Staff described the change as part of the package of mostly technical and goal-refinement amendments that the Planning and Sustainability Evaluation Subcommittee recommended after a public comment period. According to staff, the $15,000,000 increase to Strategic Program 1 would support heat-pump electrification and other efficiency measures in affordable housing projects and is expected to enable roughly 580 additional high-performance units. The equal offset was proposed from SP13, which staff said has not launched at the scale anticipated under the original five-year plan.

Why it matters: committee members and dozens of community speakers framed the choice as a tradeoff between two climate strategies—building electrification (long-lived, building-sector reductions) and preserving transit service (immediate reductions in tailpipe emissions). TriMet representatives and transit advocates urged the committee to consider a one-time infusion to avert proposed TriMet service cuts and associated rider harm; housing and climate advocates argued reallocating unspent SP13 funds to housing would maximize PCEF’s climate and equity impact.

Support for transit: John Sarah, speaking on behalf of TriMet, said TriMet provided 66,000,000 trips last fiscal year and that service reductions would raise emissions and harm riders who cannot afford cars. Several speakers (including Jordan Lewis, Fisher Jemison and Chris Smith of Portland Streetcar Inc.) urged the city to use PCEF dollars to limit or delay a proposed 10% service cut that TriMet has floated amid a regional revenue shortfall. Other public suggestions included funding a youth transit pass and scaling e-bike rebates and safe routes to school programs to reduce vehicle trips.

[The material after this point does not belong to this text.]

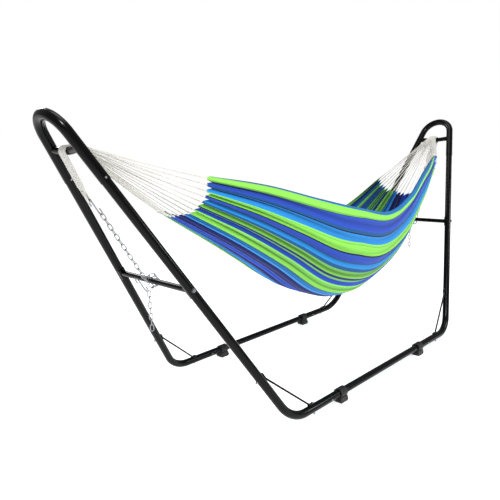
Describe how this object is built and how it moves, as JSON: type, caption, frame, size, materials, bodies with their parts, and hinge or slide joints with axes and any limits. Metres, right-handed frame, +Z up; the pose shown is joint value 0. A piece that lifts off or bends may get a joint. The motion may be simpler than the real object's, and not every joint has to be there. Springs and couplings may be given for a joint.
{
  "type": "hammock on stand",
  "caption": "Striped sling hammock with string clews, hung by chains between two leaning hairpin arches of a black steel tube stand",
  "frame": {"origin": "centre of the stand's footprint, on the floor", "axes": "+X along the hammock from the left arch to the right arch, -Y the near side, +Z up"},
  "size_m": [2.9442, 0.905, 1.3566],
  "materials": {
    "black_powder_coat": "smooth gloss black powder coat",
    "black_foot_rubber": "moulded black, satin",
    "zinc_plated_steel": "bright zinc plate",
    "white_cotton_cord": "twisted and woven off-white cotton",
    "striped_cotton_cloth": "woven cotton in lime, royal blue, sky blue, teal and navy stripes"
  },
  "bodies": {
    "stand": {"arch_left": "black_powder_coat", "arch_right": "black_powder_coat", "corner_left_near": "black_powder_coat", "corner_left_far": "black_powder_coat", "corner_right_near": "black_powder_coat", "corner_right_far": "black_powder_coat", "mid_rail_near": "black_powder_coat", "mid_rail_far": "black_powder_coat", "foot_left_near": "black_foot_rubber", "foot_left_far": "black_foot_rubber", "foot_right_near": "black_foot_rubber", "foot_right_far": "black_foot_rubber", "brace_left_near": "black_powder_coat", "brace_left_far": "black_powder_coat", "brace_right_near": "black_powder_coat", "brace_right_far": "black_powder_coat", "brace_bolts": "zinc_plated_steel", "brace_nuts": "zinc_plated_steel", "lower_crossbar_left": "black_powder_coat", "lower_crossbar_right": "black_powder_coat", "crossbar_bolts": "zinc_plated_steel", "crossbar_washers": "zinc_plated_steel", "hook_bar_left": "black_powder_coat", "hook_bar_right": "black_powder_coat", "button_springs": "zinc_plated_steel", "end_band_left": "white_cotton_cord", "end_band_right": "white_cotton_cord", "s_hook_upper_left": "zinc_plated_steel", "s_hook_upper_right": "zinc_plated_steel", "s_hook_lower_left": "zinc_plated_steel", "s_hook_lower_right": "zinc_plated_steel", "chain_left": "zinc_plated_steel", "chain_right": "zinc_plated_steel"},
    "hammock": {"hammock_cloth": "striped_cotton_cloth", "clew_strings_left": "white_cotton_cord", "clew_strings_right": "white_cotton_cord"},
    "chain_tail_left": {"chain_tail_left": "zinc_plated_steel"},
    "chain_tail_right": {"chain_tail_right": "zinc_plated_steel"},
    "button_base_left_near": {"button_base_left_near": "zinc_plated_steel"},
    "button_base_left_far": {"button_base_left_far": "zinc_plated_steel"},
    "button_base_right_near": {"button_base_right_near": "zinc_plated_steel"},
    "button_base_right_far": {"button_base_right_far": "zinc_plated_steel"},
    "button_arch_left_near": {"button_arch_left_near": "zinc_plated_steel"},
    "button_arch_left_far": {"button_arch_left_far": "zinc_plated_steel"},
    "button_arch_right_near": {"button_arch_right_near": "zinc_plated_steel"},
    "button_arch_right_far": {"button_arch_right_far": "zinc_plated_steel"}
  },
  "joints": [
    {"name": "hammock_sway", "type": "hinge", "parent": "stand", "child": "hammock", "pos_m": [0, 0, 1.20897], "axis": [1, 0, 0], "range_deg": [-30, 30]},
    {"name": "tail_swing_left", "type": "hinge", "parent": "stand", "child": "chain_tail_left", "pos_m": [-1.08218, 0.022, 0.62416], "axis": [0, 1, 0], "range_deg": [-25, 25]},
    {"name": "tail_swing_right", "type": "hinge", "parent": "stand", "child": "chain_tail_right", "pos_m": [1.08218, 0.022, 0.62416], "axis": [0, 1, 0], "range_deg": [-25, 25]},
    {"name": "press_base_left_near", "type": "slide", "parent": "stand", "child": "button_base_left_near", "axis": [0, 1, 0], "range_m": [0, 0.005], "stiffness_N_per_m": 1200, "springref_m": -0.002},
    {"name": "press_base_left_far", "type": "slide", "parent": "stand", "child": "button_base_left_far", "axis": [0, 1, 0], "range_m": [0, 0.005], "stiffness_N_per_m": 1200, "springref_m": -0.002},
    {"name": "press_base_right_near", "type": "slide", "parent": "stand", "child": "button_base_right_near", "axis": [0, 1, 0], "range_m": [0, 0.005], "stiffness_N_per_m": 1200, "springref_m": -0.002},
    {"name": "press_base_right_far", "type": "slide", "parent": "stand", "child": "button_base_right_far", "axis": [0, 1, 0], "range_m": [0, 0.005], "stiffness_N_per_m": 1200, "springref_m": -0.002},
    {"name": "press_arch_left_near", "type": "slide", "parent": "stand", "child": "button_arch_left_near", "axis": [0.1127, 0.9738, -0.1976], "range_m": [0, 0.005], "stiffness_N_per_m": 1200, "springref_m": -0.002},
    {"name": "press_arch_left_far", "type": "slide", "parent": "stand", "child": "button_arch_left_far", "axis": [-0.1127, 0.9738, 0.1976], "range_m": [0, 0.005], "stiffness_N_per_m": 1200, "springref_m": -0.002},
    {"name": "press_arch_right_near", "type": "slide", "parent": "stand", "child": "button_arch_right_near", "axis": [-0.1127, 0.9738, -0.1976], "range_m": [0, 0.005], "stiffness_N_per_m": 1200, "springref_m": -0.002},
    {"name": "press_arch_right_far", "type": "slide", "parent": "stand", "child": "button_arch_right_far", "axis": [0.1127, 0.9738, 0.1976], "range_m": [0, 0.005], "stiffness_N_per_m": 1200, "springref_m": -0.002}
  ]
}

Support for housing electrification: Housing-sector speakers—including Jennifer Bugley of Housing Oregon and multiple affordable-housing advocates—said SP1 funds are fully allocated through 2029 and that demand for electrification and above-code efficiency remains unmet. James Valdez, staff lead on the amendments, told the committee the subcommittee focused on programs close to fully allocating reserved funds and recommended the reallocation to meet demonstrated demand.

Council response and next steps: Councilors expressed differing views. Chair Murillo and others emphasized caution about using PCEF as a long-term backstop for another agency’s operating shortfalls, noting the city should not routinely fill gaps created by state funding failures. Councilor Avalos said she generally supported the staff package but would watch carefully to ensure funds intended for priority communities are not diverted. Councilor Novick asked staff to return with additional data and witnesses—TriMet, PBOT, and community groups—for a follow-up session. Staff and councilors agreed that the committee could either pass the noncontroversial amendments to full council and hold the $15,000,000 question for further review or continue the entire ordinance to a future meeting; they scheduled continued consideration for the next climate committee meeting on Jan. 29.

What was not decided: The committee did not take a final vote on the CIP amendments or on any reallocation to TriMet operations. Staff described most changes as technical or scope refinements and said additional budget-related items could be funneled back through the committee during the city budget process.

Context and numbers: staff referenced approximately $1.6 billion of planned PCEF spending through June 30, 2029; the $15,000,000 reallocation is intended to enable about 580 additional housing units under SP1. TriMet testified to providing 66,000,000 trips last fiscal year and to potential 10% service reductions tied to a regional budget gap that multiple speakers estimated at roughly $300,000,000.

The committee said it will continue the conversation and asked staff to provide modeling and additional data comparing emissions and equity outcomes for alternative uses of the $15,000,000. The committee record indicates no ordinance or motion was adopted on this item at the Jan. 15 meeting.